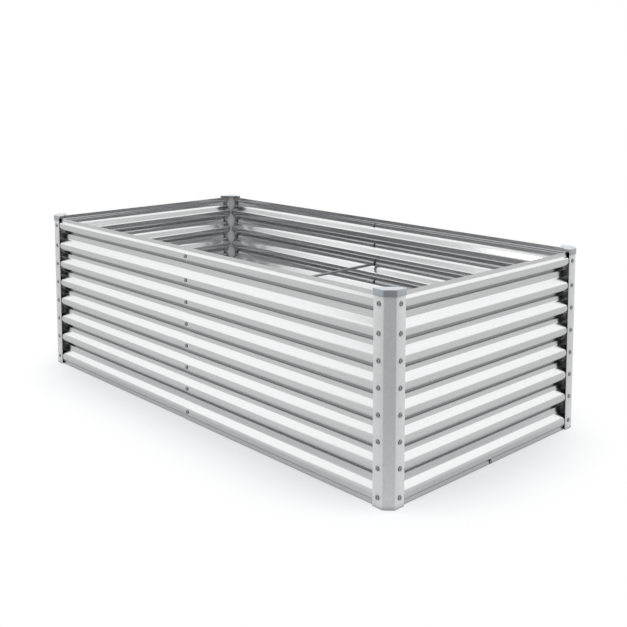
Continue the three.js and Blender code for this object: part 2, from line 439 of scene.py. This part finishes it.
# ---- finishes ---------------------------------------------------------------------------
SHEET_TONES = [(0.5115, 0.51429, 0.51801), (0.55, 0.553, 0.557)]
SHEET_TINT_AT_GRAZING = (0.72, 0.72, 0.72, 1)
POST_TONES = [(0.63, 0.632, 0.635), (0.67, 0.672, 0.675)]
POST_WORN = (0.74, 0.745, 0.75)
CAP_TONES = [(0.40, 0.43, 0.455), (0.445, 0.47, 0.495)]
CAP_WORN = (0.55, 0.57, 0.59)
SCREW_TONES = [(0.23, 0.23, 0.235), (0.31, 0.31, 0.315)]
SCREW_WORN = (0.42, 0.42, 0.425)
# near-black colour painted into tight corners as shade
PAINTED_SHADE_TONE = (0.03, 0.03, 0.031)
# Streaks per metre along each axis:
ALONG_X = (2.0, 260.0, 260.0)
ALONG_Y = (260.0, 2.0, 260.0)


def worn(tree, colour, worn_colour, width, breakup):
    """The colour, with the worn colour along rubbed edges."""
    wear = place_group(tree, WEAR, {"Width": width, "Breakup": breakup})["Wear"]
    return mixed(tree, wear, colour, worn_colour)


def shaded_in_corners(tree, colour, reach, black_below, unshaded_above):
    """The colour on open faces, painted nearly black as shade in the corners."""
    feeds = {"Reach": reach, "Black below": black_below, "Unshaded above": unshaded_above}
    return mixed(tree, place_group(tree, CORNER_SHADE, feeds)["Unshaded"], PAINTED_SHADE_TONE, colour)


def galvanised_sheet(name, stretch):
    """Bright zinc sheet with fine spangle and streaks along the panel, and shade painted nearly
    black into its tight corners.
    """
    material, tree, shader = new_material(name)
    spangle = place_group(tree, SPANGLE, {"Cells per metre": 110.0, "Waver": 0.006})["Crystal"]
    streaks = place_group(tree, STREAKS, {"Stretch": stretch, "Fineness": 1.0})["Streak"]
    both = number(tree, "MULTIPLY_ADD", spangle, 0.35, ranged(tree, streaks, high=0.65))
    base = mixed(tree, both, *SHEET_TONES)
    feed(tree, shader, {
        # painted shade: nearly black in the pockets behind the post flanges and in the
        # corrugation's tight corners
        "Base Color": shaded_in_corners(tree, base, reach=0.03, black_below=0.16, unshaded_above=0.5),
        "Roughness": ranged(tree, both, low=0.16, high=0.21),
        "Metallic": 1.0,
        "Specular Tint": SHEET_TINT_AT_GRAZING,
        "Normal": bumped(tree, streaks, strength=0.02, distance=0.0002),
    })
    return material


def post_zinc():
    """Duller zinc of the folded posts, lighter along their edges, with shade painted dark into
    their tight corners.
    """
    material, tree, shader = new_material("post_zinc")
    spangle = place_group(tree, SPANGLE, {"Cells per metre": 150.0, "Waver": 0.004})
    base = mixed(tree, spangle["Crystal"], *POST_TONES)
    base = worn(tree, base, POST_WORN, width=0.0012, breakup=80.0)
    feed(tree, shader, {
        # painted shade: dark behind the flanges, where the sheets run under them
        "Base Color": shaded_in_corners(tree, base, reach=0.03, black_below=0.3, unshaded_above=0.5),
        "Roughness": ranged(tree, spangle["Crystal"], low=0.42, high=0.5),
        "Metallic": 0.25,
        "Normal": bumped(tree, spangle["Height"], strength=0.02, distance=0.0002),
    })
    return material


def cap_plastic():
    """Blue-grey moulded plastic with a fine grain."""
    material, tree, shader = new_material("cap_plastic")
    place = object_place(tree)
    grain = noise(tree, place, 1400).outputs["Fac"]
    base = mixed(tree, noise(tree, place, 30).outputs["Fac"], *CAP_TONES)
    feed(tree, shader, {
        "Base Color": worn(tree, base, CAP_WORN, width=0.001, breakup=120.0),
        "Roughness": 0.45,
        "Normal": bumped(tree, grain, strength=0.12, distance=0.0001),
    })
    return material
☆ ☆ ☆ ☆
=== Task details ===
Set down the listing above in full, please, exactly as it appears.

=== Response to this task ===
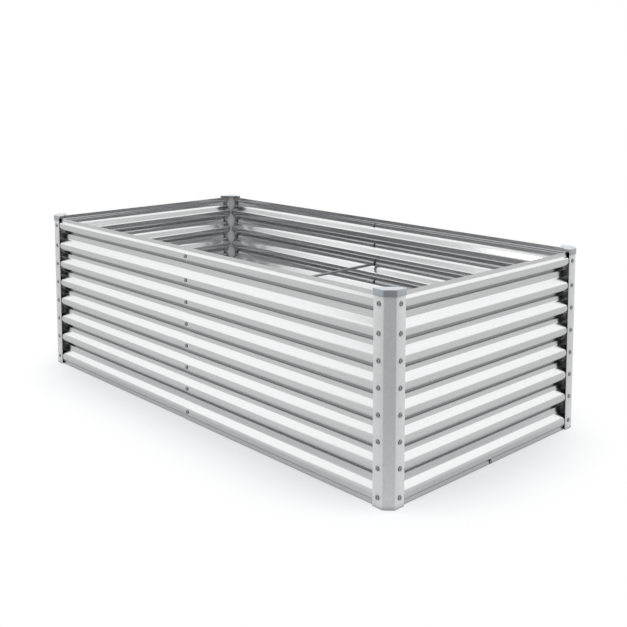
Continue the three.js and Blender code for this object: part 2, from line 439 of scene.py. This part finishes it.
# ---- finishes ---------------------------------------------------------------------------
SHEET_TONES = [(0.5115, 0.51429, 0.51801), (0.55, 0.553, 0.557)]
SHEET_TINT_AT_GRAZING = (0.72, 0.72, 0.72, 1)
POST_TONES = [(0.63, 0.632, 0.635), (0.67, 0.672, 0.675)]
POST_WORN = (0.74, 0.745, 0.75)
CAP_TONES = [(0.40, 0.43, 0.455), (0.445, 0.47, 0.495)]
CAP_WORN = (0.55, 0.57, 0.59)
SCREW_TONES = [(0.23, 0.23, 0.235), (0.31, 0.31, 0.315)]
SCREW_WORN = (0.42, 0.42, 0.425)
# near-black colour painted into tight corners as shade
PAINTED_SHADE_TONE = (0.03, 0.03, 0.031)
# Streaks per metre along each axis:
ALONG_X = (2.0, 260.0, 260.0)
ALONG_Y = (260.0, 2.0, 260.0)


def worn(tree, colour, worn_colour, width, breakup):
    """The colour, with the worn colour along rubbed edges."""
    wear = place_group(tree, WEAR, {"Width": width, "Breakup": breakup})["Wear"]
    return mixed(tree, wear, colour, worn_colour)


def shaded_in_corners(tree, colour, reach, black_below, unshaded_above):
    """The colour on open faces, painted nearly black as shade in the corners."""
    feeds = {"Reach": reach, "Black below": black_below, "Unshaded above": unshaded_above}
    return mixed(tree, place_group(tree, CORNER_SHADE, feeds)["Unshaded"], PAINTED_SHADE_TONE, colour)


def galvanised_sheet(name, stretch):
    """Bright zinc sheet with fine spangle and streaks along the panel, and shade painted nearly
    black into its tight corners.
    """
    material, tree, shader = new_material(name)
    spangle = place_group(tree, SPANGLE, {"Cells per metre": 110.0, "Waver": 0.006})["Crystal"]
    streaks = place_group(tree, STREAKS, {"Stretch": stretch, "Fineness": 1.0})["Streak"]
    both = number(tree, "MULTIPLY_ADD", spangle, 0.35, ranged(tree, streaks, high=0.65))
    base = mixed(tree, both, *SHEET_TONES)
    feed(tree, shader, {
        # painted shade: nearly black in the pockets behind the post flanges and in the
        # corrugation's tight corners
        "Base Color": shaded_in_corners(tree, base, reach=0.03, black_below=0.16, unshaded_above=0.5),
        "Roughness": ranged(tree, both, low=0.16, high=0.21),
        "Metallic": 1.0,
        "Specular Tint": SHEET_TINT_AT_GRAZING,
        "Normal": bumped(tree, streaks, strength=0.02, distance=0.0002),
    })
    return material


def post_zinc():
    """Duller zinc of the folded posts, lighter along their edges, with shade painted dark into
    their tight corners.
    """
    material, tree, shader = new_material("post_zinc")
    spangle = place_group(tree, SPANGLE, {"Cells per metre": 150.0, "Waver": 0.004})
    base = mixed(tree, spangle["Crystal"], *POST_TONES)
    base = worn(tree, base, POST_WORN, width=0.0012, breakup=80.0)
    feed(tree, shader, {
        # painted shade: dark behind the flanges, where the sheets run under them
        "Base Color": shaded_in_corners(tree, base, reach=0.03, black_below=0.3, unshaded_above=0.5),
        "Roughness": ranged(tree, spangle["Crystal"], low=0.42, high=0.5),
        "Metallic": 0.25,
        "Normal": bumped(tree, spangle["Height"], strength=0.02, distance=0.0002),
    })
    return material


def cap_plastic():
    """Blue-grey moulded plastic with a fine grain."""
    material, tree, shader = new_material("cap_plastic")
    place = object_place(tree)
    grain = noise(tree, place, 1400).outputs["Fac"]
    base = mixed(tree, noise(tree, place, 30).outputs["Fac"], *CAP_TONES)
    feed(tree, shader, {
        "Base Color": worn(tree, base, CAP_WORN, width=0.001, breakup=120.0),
        "Roughness": 0.45,
        "Normal": bumped(tree, grain, strength=0.12, distance=0.0001),
    })
    return material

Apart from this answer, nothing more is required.